§ DIRECTIVE
Restate each of the lines given below, word for word.

§ DATA
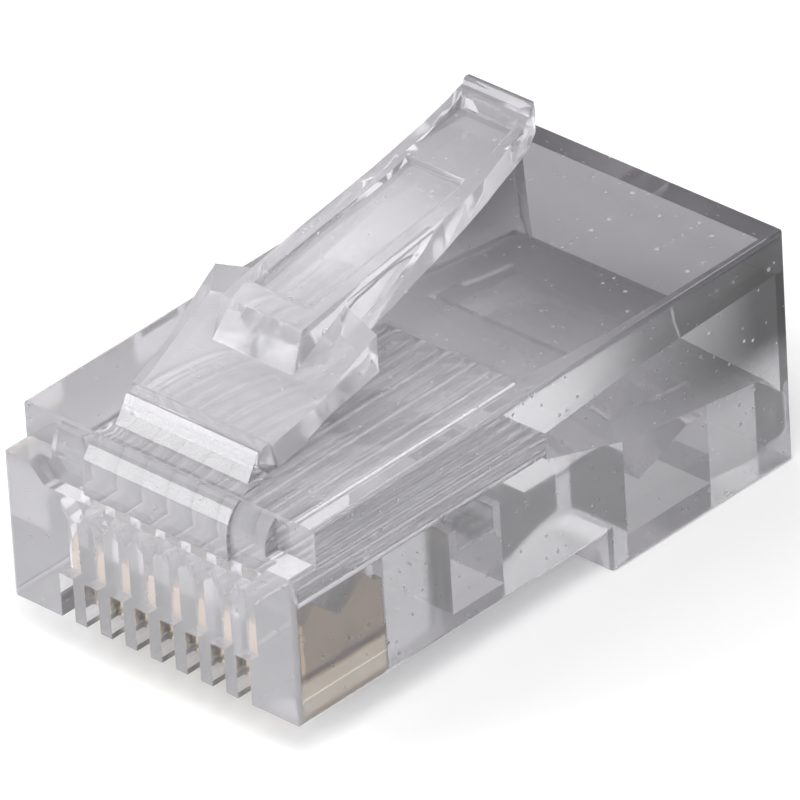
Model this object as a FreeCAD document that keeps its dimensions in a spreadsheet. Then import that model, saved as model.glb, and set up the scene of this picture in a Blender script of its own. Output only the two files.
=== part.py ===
import FreeCAD, Part
import Sketcher
import math
import os

# Eight-position modular plug for round cable, as supplied (not yet crimped).
# One clear moulding carries a flexing latch tab on its top and eight plated contact blades in
# slots at the nose.  The shared frame: X across the width, Y from the nose to the cable mouth,
# Z up, origin under the middle of the box round the plug, at the level of the rear underside.
# Lengths in the sketches are taken from the nose face, and each body's placement then moves it
# back by half the length of the plug.

doc = FreeCAD.newDocument("modular_plug")
sheet = doc.addObject("Spreadsheet::Sheet", "Sizes")

SIZES = [
    # outer moulding
    ("body_width", 11.68),
    ("body_length", 21.46),
    ("base_step", 1.40),
    ("step_place", 13.45),
    ("front_top", 7.65),
    ("rear_top", 8.00),
    ("ledge_top", 6.44),
    ("ledge_depth", 1.02),
    ("edge_round", 0.18),
    # lip and root of the latch on the nose
    ("lip_top", 5.80),
    ("lip_depth", 0.35),
    ("lip_width", 8.40),
    ("lip_flare", 0.70),
    ("root_shoulder_width", 8.60),
    ("root_shoulder_back", 0.15),
    ("root_shoulder_round", 1.05),
    ("root_width", 5.80),
    ("root_rise", 0.08),
    ("root_round", 1.20),
    ("root_length", 1.75),
    # seat of the flexing web
    ("hinge_place", 2.55),
    ("hinge_rise", 0.57),
    ("web_radius", 0.45),
    ("web_gap", 0.03),
    ("seat_width", 5.30),
    ("seat_rise", 0.90),
    # contact slots and wire channels
    ("contact_pitch", 1.02),
    ("contact_count", 8),
    ("front_slot_width", 0.55),
    ("front_slot_height", 1.50),
    ("channel_diameter", 0.90),
    ("channel_level", 5.00),
    ("channel_front", 1.00),
    ("comb_place", 11.60),
    # cable cavity
    ("mouth_side_wall", 1.04),
    ("mouth_floor", 2.90),
    ("mouth_roof_wall", 1.70),
    ("throat_place", 14.90),
    ("throat_side_wall", 1.24),
    ("throat_floor", 3.70),
    ("throat_roof_wall", 2.00),
    ("mouth_lead", 0.70),
    # pocket below the conductors
    ("clamp_front", 7.20),
    ("clamp_length", 2.20),
    ("clamp_width", 8.60),
    ("clamp_bar", 1.10),
    ("clamp_web", 0.35),
    ("clamp_web_length", 0.30),
    # cable grip
    ("grip_front", 15.20),
    ("grip_length", 3.70),
    ("grip_width", 6.20),
    ("grip_gap", 0.20),
    # contact blades
    ("contact_thickness", 0.35),
    ("slot_clearance", 0.03),
    ("contact_front", 1.05),
    ("contact_length", 3.55),
    ("contact_proud", 0.15),
    ("contact_shoulder", 2.65),
    ("contact_tip", 3.15),
    ("contact_notch", 2.25),
    ("contact_round", 0.30),
    # latch tab
    ("deck_front_width", 5.44),
    ("deck_rear_width", 6.48),
    ("shoulder_reach", 4.50),
    ("shoulder_rise", 2.55),
    ("shoulder_depth", 1.38),
    ("handle_width", 3.50),
    ("handle_reach", 13.31),
    ("handle_rise", 5.25),
    ("side_relief", 0.20),
    ("recess_width", 2.30),
    ("recess_depth", 0.22),
    ("recess_front", 3.60),
]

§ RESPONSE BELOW
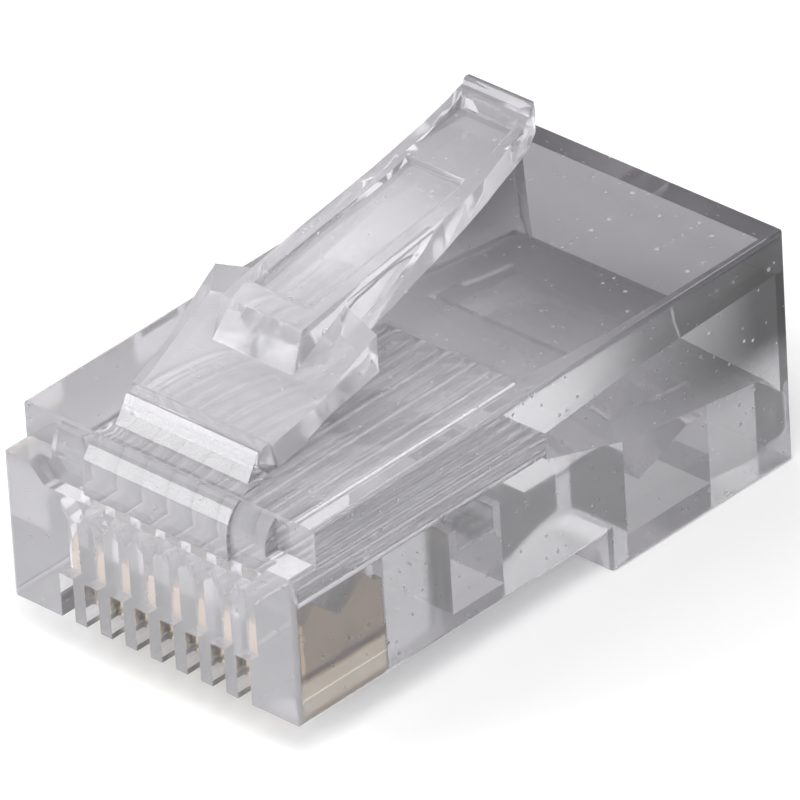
Model this object as a FreeCAD document that keeps its dimensions in a spreadsheet. Then import that model, saved as model.glb, and set up the scene of this picture in a Blender script of its own. Output only the two files.
=== part.py ===
import FreeCAD, Part
import Sketcher
import math
import os

# Eight-position modular plug for round cable, as supplied (not yet crimped).
# One clear moulding carries a flexing latch tab on its top and eight plated contact blades in
# slots at the nose.  The shared frame: X across the width, Y from the nose to the cable mouth,
# Z up, origin under the middle of the box round the plug, at the level of the rear underside.
# Lengths in the sketches are taken from the nose face, and each body's placement then moves it
# back by half the length of the plug.

doc = FreeCAD.newDocument("modular_plug")
sheet = doc.addObject("Spreadsheet::Sheet", "Sizes")

SIZES = [
    # outer moulding
    ("body_width", 11.68),
    ("body_length", 21.46),
    ("base_step", 1.40),
    ("step_place", 13.45),
    ("front_top", 7.65),
    ("rear_top", 8.00),
    ("ledge_top", 6.44),
    ("ledge_depth", 1.02),
    ("edge_round", 0.18),
    # lip and root of the latch on the nose
    ("lip_top", 5.80),
    ("lip_depth", 0.35),
    ("lip_width", 8.40),
    ("lip_flare", 0.70),
    ("root_shoulder_width", 8.60),
    ("root_shoulder_back", 0.15),
    ("root_shoulder_round", 1.05),
    ("root_width", 5.80),
    ("root_rise", 0.08),
    ("root_round", 1.20),
    ("root_length", 1.75),
    # seat of the flexing web
    ("hinge_place", 2.55),
    ("hinge_rise", 0.57),
    ("web_radius", 0.45),
    ("web_gap", 0.03),
    ("seat_width", 5.30),
    ("seat_rise", 0.90),
    # contact slots and wire channels
    ("contact_pitch", 1.02),
    ("contact_count", 8),
    ("front_slot_width", 0.55),
    ("front_slot_height", 1.50),
    ("channel_diameter", 0.90),
    ("channel_level", 5.00),
    ("channel_front", 1.00),
    ("comb_place", 11.60),
    # cable cavity
    ("mouth_side_wall", 1.04),
    ("mouth_floor", 2.90),
    ("mouth_roof_wall", 1.70),
    ("throat_place", 14.90),
    ("throat_side_wall", 1.24),
    ("throat_floor", 3.70),
    ("throat_roof_wall", 2.00),
    ("mouth_lead", 0.70),
    # pocket below the conductors
    ("clamp_front", 7.20),
    ("clamp_length", 2.20),
    ("clamp_width", 8.60),
    ("clamp_bar", 1.10),
    ("clamp_web", 0.35),
    ("clamp_web_length", 0.30),
    # cable grip
    ("grip_front", 15.20),
    ("grip_length", 3.70),
    ("grip_width", 6.20),
    ("grip_gap", 0.20),
    # contact blades
    ("contact_thickness", 0.35),
    ("slot_clearance", 0.03),
    ("contact_front", 1.05),
    ("contact_length", 3.55),
    ("contact_proud", 0.15),
    ("contact_shoulder", 2.65),
    ("contact_tip", 3.15),
    ("contact_notch", 2.25),
    ("contact_round", 0.30),
    # latch tab
    ("deck_front_width", 5.44),
    ("deck_rear_width", 6.48),
    ("shoulder_reach", 4.50),
    ("shoulder_rise", 2.55),
    ("shoulder_depth", 1.38),
    ("handle_width", 3.50),
    ("handle_reach", 13.31),
    ("handle_rise", 5.25),
    ("side_relief", 0.20),
    ("recess_width", 2.30),
    ("recess_depth", 0.22),
    ("recess_front", 3.60),
]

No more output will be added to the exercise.